Tuesday, February 21 A short set, thanks to the exam. Problems 4.4.1, 4.4.3 (this is the reasoning behind Lagrange multipliers), 4.4.4, 4.5.1, 4.5.2, 4.5.3.

Tuesday, February 28 Problems 5.1.1, 5.1.2, 5.1.3, 5.2.2, 5.2.3, 5.2.4, 5.3.1, 5.3.2 and 5.3.3.

Tuesday, March 6 Problems 5.6.3, 5.6.4, 6.1.2, 6.1.3, 6.1.4, 6.2.1, 6.2.3

Tuesday, March 13 Spring break. No homework due.
Tuesday, March 20 No homework. Study for the exam instead!
Tuesday, March 27 Problems 6.3.4, 6.3.5, 6.4.3. Also, write up clean solutions to problems 2 and 3 from the midterm, including the "extra credit" part of problem 3. (I'll try to post the exam online from afar, but there's a chance that it won't appear until Sunday evening.)
Tuesday, April 3 Problems 7.1.1, 7.1.2, 7.1.3, 7.1.5, 7.1.6, 7.2.1, 7.2.2, and 7.2.3.

Tuesday, April 10 Work out the equations for parallel transport on the unit sphere in two ways: (1) with latitude/longitude coordinates and (2) with stereographic projection. In each case compute the Christoffel symbols. (We'll do much of (1) in class on Thursday).

Now consider great circles going through the point (1,0,0), and imagine a satelite orbiting at constant speed along this path. Compute the coordinates as a function of time and show that they satisfy the geodesic equations. (You only need to do this for latitude/longitude.)

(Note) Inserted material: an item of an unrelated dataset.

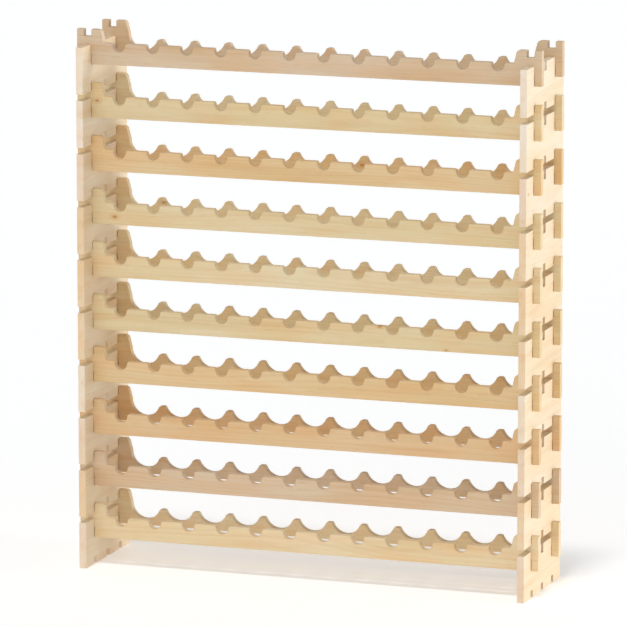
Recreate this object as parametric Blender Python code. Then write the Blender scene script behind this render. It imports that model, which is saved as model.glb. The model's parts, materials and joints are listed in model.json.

Now work out parallel transport along the following path, using latitude/longitude coordinates. Start at the north pole, head along the prime meridian until the latitude is THETA, then head due east until the longitude is PHI, and then head north to the pole. If you start with the vector (1,0,0) and move at around that path, what vector do you get at the end? What about if you start with the vector (0,1,0)? [Warning: strictly speaking, latitude and longitude don't make sense AT the north pole, so to do this properly you'll need to start and end a distance EPSILON away from the pole and then take a limit. Also, you may with to assume that THETA and PHI aren't multiples of pi/2, so that all of their trigonometric functions are well-defined.]
Problems 7.3.1, 7.3.6, 8.1.1, 8.1.7.

Tuesday, April 17 8.2.1, 8.2.2, 8.2.3, 8.3.1. Also, write up clean solutions to all of the problems on the exam. (I'll try to post the exam as soon after 12:30PM Thursday as possible. Solutions to the exam will also be posted, but as with solutions in the back of the book, look at them only after you've done your best on the problems.)

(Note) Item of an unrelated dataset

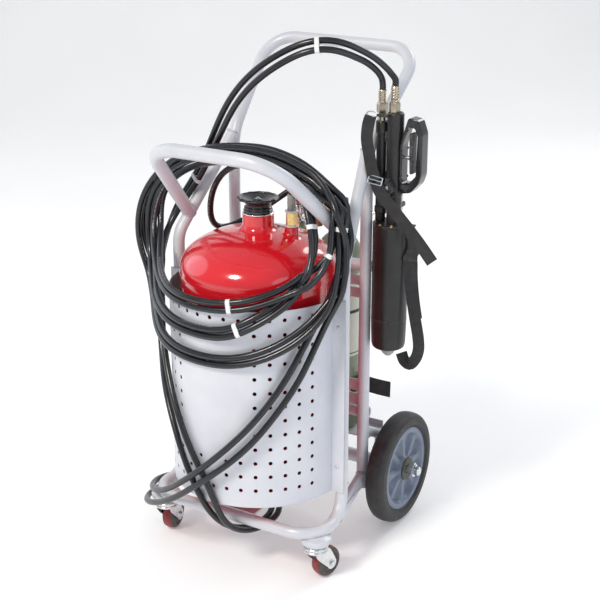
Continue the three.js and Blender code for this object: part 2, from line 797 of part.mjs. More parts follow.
const linkHeight = () => (GRIP.low + GRIP.high) / 2 - 4;

/** Trigger bar hung from the grip pin, and the link rod it pulls. */
function addTrigger(inner) {
  const { out, half, low, high } = GRIP;
  const x = out - 26;
  const bar = new THREE.Shape();
  bar.moveTo(x - 5, high - 32);
  bar.lineTo(x + 4, high - 29.5);
  bar.lineTo(x + 3.5, low + 44);
  bar.lineTo(x - 3, low + 44);
  bar.closePath();
  const blade = new THREE.ExtrudeGeometry(bar, { depth: inner - 7, bevelEnabled: false });
  blade.rotateX(Math.PI / 2);
  blade.translate(0, (inner - 7) / 2, 0);
  add("gun_trigger", closed(blade), black(), gun);
  const height = linkHeight();
  const link = line(vec(BODY.x + BODY.r + 1, 0, height), vec(x - 5.5, 0, height));
  add("trigger_link", rod(link, 3, 8), zinc(), gun);
}

/** Round valve knob on the front of the gun body. */
function addKnob() {
  const knob = join([disc(13, 0, 16, 10), block([-4, 4], [-19, 19], [8, 18])]);
  knob.rotateX(Math.PI / 2);
  knob.translate(BODY.x, -BODY.r - GAP, 790);
  add("gun_valve_knob", knob, black(), gun);
}

/** Flat webbing along [x, z] points, as wide as given in y. */
function ribbon(points, width, thick = 2) {
  const outline = [];
  points.forEach(([x, z], i) => {
    const [ax, az] = points[Math.max(i - 1, 0)];
    const [bx, bz] = points[Math.min(i + 1, points.length - 1)];
    const length = Math.hypot(bx - ax, bz - az);
    outline.push([x, z, (-(bz - az) / length) * (thick / 2), ((bx - ax) / length) * (thick / 2)]);
  });
  const near = outline.map(([x, z, nx, nz]) => new THREE.Vector2(x + nx, z + nz));
  const far = outline.map(([x, z, nx, nz]) => new THREE.Vector2(x - nx, z - nz)).reverse();
  const band = new THREE.ExtrudeGeometry(new THREE.Shape([...near, ...far]), {
    depth: width,
    bevelEnabled: false,
  });
  band.rotateX(Math.PI / 2);
  return closed(band.translate(0, width / 2, 0));
}

/** Flat webbing through the points, its broad side turned to face. */
function strip(points, face, steps = 20) {
  const curve = new THREE.CatmullRomCurve3(points, false, "centripetal");
  const places = [];
  const index = [];
  const corners = [[1, 1], [-1, 1], [-1, -1], [1, -1]];
  for (let i = 0; i <= steps; i += 1) {
    const along = curve.getTangent(i / steps);
    const over = face.clone().addScaledVector(along, -face.dot(along)).normalize();
    const across = over.clone().cross(along);
    for (const [u, v] of corners) {
      const corner = curve.getPoint(i / steps).addScaledVector(across, u * SLING.half);
      places.push(...corner.addScaledVector(over, (v * SLING.thick) / 2).toArray());
    }
  }
  for (let a = 0; a < 4 * steps; a += 1) {
    const b = a % 4 === 3 ? a - 3 : a + 1;
    index.push(a, b, a + 4, b, b + 4, a + 4);
  }
  const end = 4 * steps;
  index.push(0, 3, 2, 0, 2, 1, end, end + 1, end + 2, end, end + 2, end + 3);
  const geometry = new THREE.BufferGeometry();
  geometry.setAttribute("position", new THREE.Float32BufferAttribute(places, 3));
  geometry.setIndex(index);
  return closed(geometry);
}

function addSlings() {
  const { y } = SLING;
  const upper = [
    vec(-37, -26, 930), vec(-37, -38, 914), vec(-34, y, 886), vec(-28, y, 856), vec(-22, y, 828),
    vec(-13, y, 803),
    vec(0, y, 780), vec(20, y, 760), vec(44, y, 736), vec(68, y, 712), vec(94, y, 684), vec(118, y, 656),
  ];
  add("gun_sling_upper", strip(upper, vec(0.49, -0.8, 0.34)), webbing(), gun);
  const lower = [
    [46, 700], [56, 660], [47, 632], [52, 560], [68, 480], [62, 440], [46, 420], [38, 428],
  ];
  add("gun_sling_lower", ribbon(lower, 24), webbing(), gun);
}

// ---------------------------------------------------------------- hoses
/** Spiral loop of the coil: whole turns at the top, half turns at the bottom, hung over the shield. */
function coilCentre(turn) {
  const { clamp, smoothstep } = THREE.MathUtils;
  const angle = 2 * Math.PI * turn;
  const lift = 0.5 + 0.5 * Math.cos(angle);
  const sway = Math.sin(angle);
  const z = (636 - 57 * turn) * (1 - lift) + (832 + 11 * turn) * lift;
  const x = sway > 0 ? (204 + 9 * turn) * sway ** 0.85 : -(226 + 26 * turn) * Math.abs(sway) ** 0.8;
  const upperY = sway > 0 ? 20 - 0.15 * x : 20 + 0.05 * x;
  const front = -COIL_REACH * (1 - Math.min(1, Math.abs(x) / (1.3 * COIL_REACH)) ** 2.5);
  const share = clamp((805 - z) / 195, 0, 1);
  const crossing = smoothstep(turn, 1, 1.2) * (1 - smoothstep(turn, 1.4, 1.5));
  return vec(x - 42 * crossing, upperY * (1 - share) + front * share - 22 * crossing, z);
}

/** The second hose lies in front of the first at the top and sides, and below it at the bottom. */
function coilPoint(turn, strand) {
  const centre = coilCentre(turn);
  const along = coilCentre(turn + 0.01).sub(coilCentre(turn - 0.01)).normalize();
  const front = vec(0, -1, 0);
  front.addScaledVector(along, -front.dot(along)).normalize();
  const outward = front.clone().cross(along);
  const low = 0.5 - 0.5 * Math.cos(2 * Math.PI * turn);
  const roll = (Math.PI / 2) * THREE.MathUtils.smoothstep(low, 0.45, 0.95);
  const apart = HOSE.pair * strand;
  centre.addScaledVector(front, apart * Math.cos(roll));
  return centre.addScaledVector(outward, apart * Math.sin(roll));
}

function coil(strand, first) {
  const points = [];
  for (let i = first; i <= HOSE.turns * HOSE.steps; i += 1) {
    points.push(coilPoint(i / HOSE.steps, strand));
  }
  return points;
}

/** Points of the air hose and the water hose: from the coil down across the shield, round the left corner,
 * under the tank, up the left side and over to the gun. */
const LONG_LOOP = [
  [[212, -52, 630], [224, -64, 622]], [[188, -78, 572], [198, -67, 560]],
  [[172, -103, 523], [182, -90, 505]], [[149, -134, 456], [166, -112, 450]],
  [[125, -158, 409], [136, -148, 387]], [[93, -181, 359], [105, -174, 335]],
  [[51, -200, 311], [65, -196, 288]], [[-5, -208, 256], [11, -208, 240]],
  [[-52, -203, 216], [-38, -206, 200]], [[-93, -190, 184], [-80, -196, 166]],
  [[-136, -170, 154], [-126, -179, 134]], [[-176, -147, 133], [-174, -156, 108]],
  [[-210, -116, 122], [-215, -131, 90]], [[-231, -62, 112], [-243, -80, 80]],
  [[-228, -8, 98], [-240, -18, 79]], [[-206, 54, 91], [-204, 54, 75]], [[-160, 92, 90], [-152, 98, 75]],
  [[-104, 84, 92], [-97, 98, 84]], [[-36, 46, 92], [-29, 60, 92]], [[22, 12, 92], [33, 23, 92]],
  [[48, -26, 88], [63, -22, 88]], [[44, -74, 82], [59, -77, 82]], [[27, -118, 83], [42, -123, 83]],
  [[8, -156, 106], [27, -160, 106]], [[-8, -184, 144], [21, -187, 144]],
  [[-22, -193, 178], [8, -194, 194]], [[-46, -189, 214], [-22, -193, 242]],
  [[-80, -177, 268], [-60, -184, 296]], [[-115, -157, 324], [-98, -167, 358]],
  [[-158, -122, 376], [-144, -131, 426]], [[-200, -72, 428], [-188, -84, 494]],
  [[-222, -48, 492], [-212, -56, 560]], [[-234, -30, 560], [-228, -34, 622]],
  [[-246, 2, 622], [-236, 4, 664]], [[-246, 34, 676], [-228, 34, 700]], [[-230, 46, 720], [-208, 44, 738]],
  [[-196, 47, 765], [-174, 42, 776]], [[-168, 46, 812], [-145, 37, 822]],
  [[-138, 43, 872], [-112, 29, 874]], [[-99, 40, 944], [-73, 26, 942]], [[-48, 38, 1003], [-23, 24, 996]],
  [[20, 42, 1052], [37, 28, 1039]], [[86, 58, 1084], [96, 45, 1070]], [[127, 78, 1087], [134, 66, 1072]],
  [[160, 108, 1070], [162, 98, 1054]], [[190, 146, 1040], [180, 138, 1029]],
];

/** Centre lines of the round bars that the hoses hang on or pass by. */
function hosePosts() {
  const { x, y, z, rootX, rootY, rootZ, r } = HOSE_REST;
  return SIDES.flatMap((side) => [
    { from: vec(side * rootX, rootY, rootZ), to: vec(side * x, y, z), r },
    { from: vec(side * FRONT.x, FRONT.y, BASE.z), to: vec(side * FRONT.x, FRONT.y, FRONT.z), r: TUBE_R },
  ]);
}

/** Moves one point out of a round bar. */
function clearPost(point, post) {
  const nearest = new THREE.Line3(post.from, post.to).closestPointToPoint(point, true, vec(0, 0, 0));
  const away = point.clone().sub(nearest);
  const reach = post.r + HOSE.r + 2 * SETTLE.gap;
  if (away.length() < reach) {
    point.copy(nearest).add(away.setLength(reach));
  }
}

/** Moves two points of the hoses apart when they are closer than a hose is wide. */
function clearPair(a, b) {
  const apart = b.at.clone().sub(a.at);
  const lack = 2 * HOSE.r + SETTLE.gap - apart.length();
  if (lack > 0) {
    apart.setLength((lack / 2) * SETTLE.share);
    a.at.addScaledVector(apart, -a.free);
    b.at.addScaledVector(apart, b.free);
  }
}

/** Both hoses eased until no part of them lies in the other, in itself or in a bar. */
function settle(strands) {
  const posts = hosePosts();
  const all = strands.flatMap((points, strand) =>
    points.map((at, i) => ({ at, strand, i, free: Math.min(i, points.length - 1 - i) < SETTLE.ends ? 0 : 1 })),
  );
  for (let round = 0; round < SETTLE.rounds; round += 1) {
    strands.forEach(relax);
    for (let i = 0; i < all.length; i += 1) {
      for (let j = i + 1; j < all.length; j += 1) {
        const neighbours = all[i].strand === all[j].strand && j - i < SETTLE.near;
        if (!neighbours && Math.abs(all[i].at.z - all[j].at.z) < 2 * HOSE.r + SETTLE.gap) {
          clearPair(all[i], all[j]);
        }
      }
    }
    for (const { at, free } of all) {
      posts.filter(() => free).forEach((post) => clearPost(at, post));
    }
  }
}

/** Evens out one hose a little. */
function relax(points) {
  const before = points.map((point) => point.clone());
  for (let i = SETTLE.ends; i < points.length - SETTLE.ends; i += 1) {
    const middle = before[i - 1].clone().add(before[i + 1]).multiplyScalar(0.5);
    points[i].lerp(middle, SETTLE.ease);
  }
}

function hosePoints(strand, start, end) {
  const loop = LONG_LOOP.map((pair) => vec(...pair[strand]));
  const corners = [...start.points, ...coil(strand, start.first), ...loop, ...end];
  const curve = new THREE.CatmullRomCurve3(corners, false, "centripetal");
  curve.arcLengthDivisions = 4 * SETTLE.points;
  return curve.getSpacedPoints(SETTLE.points);
}

function addHoses() {
  const { y } = REGULATOR;
  const airStart = [
    vec(0, y, 716), vec(0, y, 730), vec(-36, 216, 738), vec(-106, 168, 686), vec(-148, 120, 656),
    vec(-167, 80, 655), vec(-165, 63, 695), vec(-153, 54, 745), vec(-126, 46, 790), vec(-86, 38, 818),
    vec(-40, 30, 830),
  ];
  const coupling = vec(GUN.x + BODY.x - 3, GUN.y, GUN.bodyTop + 37);
  const airEnd = [vec(-10, -3, 28), vec(0, 0, 14), vec(0, 0, 0)].map((step) => step.add(coupling));
  const outlet = vec(OUTLET.x, OUTLET.y, OUTLET.top + 67);
  const waterStart = [outlet, outlet.clone().add(vec(0, 0, 14)), vec(77, 4, 815), vec(98, -9, 822)];
  const socket = vec(GUN.x + WATER.x, GUN.y, WATER.top + 60);
  const waterEnd = [vec(-1, -8, 30), vec(0, 0, 14), vec(0, 0, 0)].map((step) => step.add(socket));
  const strands = [
    hosePoints(0, { points: airStart, first: 1 }, airEnd), hosePoints(1, { points: waterStart, first: 3 }, waterEnd),
  ];
  settle(strands);
  ["air_hose", "water_hose"].forEach((name, strand) => {
    const points = strands[strand].filter((_, i) => i % HOSE.every === 0);
    add(name, rod(new PointPath(points), HOSE.r, HOSE.sides), rubber());
  });
}

addMainTubes();
addBaseTubes();
addCrossTubes();
addRackPlates();
addTankSupport();
addGunHook();
addAxle();
addRearWheels();
addCasters();
addTank();
addFiller();
addOutlet();
addShield();
addCylinders();
addCylinderStrap();
addRegulator();
addSupplyPipe();
addBarrel();
addGunBody();
addWaterTube();
addGrip();
addKnob();
addSlings();
addHoses();

const extent = new THREE.Box3().setFromObject(trolley);
const middle = extent.getCenter(vec(0, 0, 0));
trolley.position.set(-middle.x, -middle.y, -extent.min.z);

export default trolley;
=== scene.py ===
"""Looks of the wheeled water-mist fire extinguisher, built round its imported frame.

Lengths here are millimetres, measured from the tank's axis and from the floor, +X to the gun side, -Y to the
perforated shield and +Z up. They become metres of the shared frame when a mesh is made.
"""

import json
import math
import random

import bmesh
import bpy
from mathutils import Matrix, Vector
from mathutils.geometry import intersect_point_line, tessellate_polygon
from mathutils.kdtree import KDTree

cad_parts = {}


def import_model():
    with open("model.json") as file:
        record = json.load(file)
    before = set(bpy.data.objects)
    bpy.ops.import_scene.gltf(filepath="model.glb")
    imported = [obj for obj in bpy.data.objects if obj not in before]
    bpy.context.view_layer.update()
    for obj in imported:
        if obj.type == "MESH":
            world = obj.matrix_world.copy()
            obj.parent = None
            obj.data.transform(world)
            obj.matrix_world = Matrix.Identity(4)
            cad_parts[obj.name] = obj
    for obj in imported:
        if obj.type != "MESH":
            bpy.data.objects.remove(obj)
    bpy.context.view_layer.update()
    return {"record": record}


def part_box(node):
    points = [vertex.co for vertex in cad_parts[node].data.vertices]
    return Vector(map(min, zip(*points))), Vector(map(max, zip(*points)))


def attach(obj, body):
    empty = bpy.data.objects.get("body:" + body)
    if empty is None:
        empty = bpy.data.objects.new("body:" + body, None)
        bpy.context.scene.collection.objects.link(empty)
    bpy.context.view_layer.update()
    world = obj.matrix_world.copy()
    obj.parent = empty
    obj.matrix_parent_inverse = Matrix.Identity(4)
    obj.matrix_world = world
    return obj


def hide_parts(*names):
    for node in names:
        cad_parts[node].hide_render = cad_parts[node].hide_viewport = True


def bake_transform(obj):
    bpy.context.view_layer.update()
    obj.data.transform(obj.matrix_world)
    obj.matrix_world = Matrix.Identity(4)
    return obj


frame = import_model()

MM = 0.001
tank_low, tank_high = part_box("tank")
AXIS = Vector(((tank_low.x + tank_high.x) / 2, (tank_low.y + tank_high.y) / 2, 0))
UP = Vector((0, 0, 1))
SIDES = {"left": -1, "right": 1}
random.seed(7)


def extent(node):
    """Lowest and highest corner of a CAD node, in this script's millimetres."""
    low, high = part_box(node)
    return (low - AXIS) / MM, (high - AXIS) / MM


def centre(node):
    low, high = extent(node)
    return (low + high) / 2


def world(point):
    return Vector(point) * MM + AXIS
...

Tuesday, April 24 First review problem 8.3.1 (in case you didn't do it for the last set). Then write down the Geodesic Equations (as in thm 9.2.1) for the first two parametrizations. In model (i), show that geodesics correspond either to vertical lines or to arcs of circles whose centers are on the horizontal (v) axis. In model (ii), geodesics are either lines through the center or arcs of circles that intersect the unit circle at right angles. You can prove this either by (a) analyzing the geodesic equations directly, or (b) showing that the transformation from the upper half plane to the Poincare disk is conformal and sends circles and lines to circles and lines. If you think in terms of a complex variable z = v+iw, then V + i W = (z-i)/(z+i). Then analyze the image of the geodesics you found in the first half of this problem. [I recommend the second approach, but either way can work.]

In addition, do problems 9.1.1, 9.1.2, 9.1.3, 9.2.1, 9.3.2 and 9.3.3

Tuesday, May 1 The final problem set can be found here. I made some corrections on April 25, so be sure you're using an up-to-date copy. In the spirit of the book, I am placing solutions here. But as with the book problems, please work as much as possible yourself before peeking. (I updated the solutions on 4/30 to fix a typo. G is 1 + (stuff), not (stuff). Hat tip to James Staff for catching the mistake.)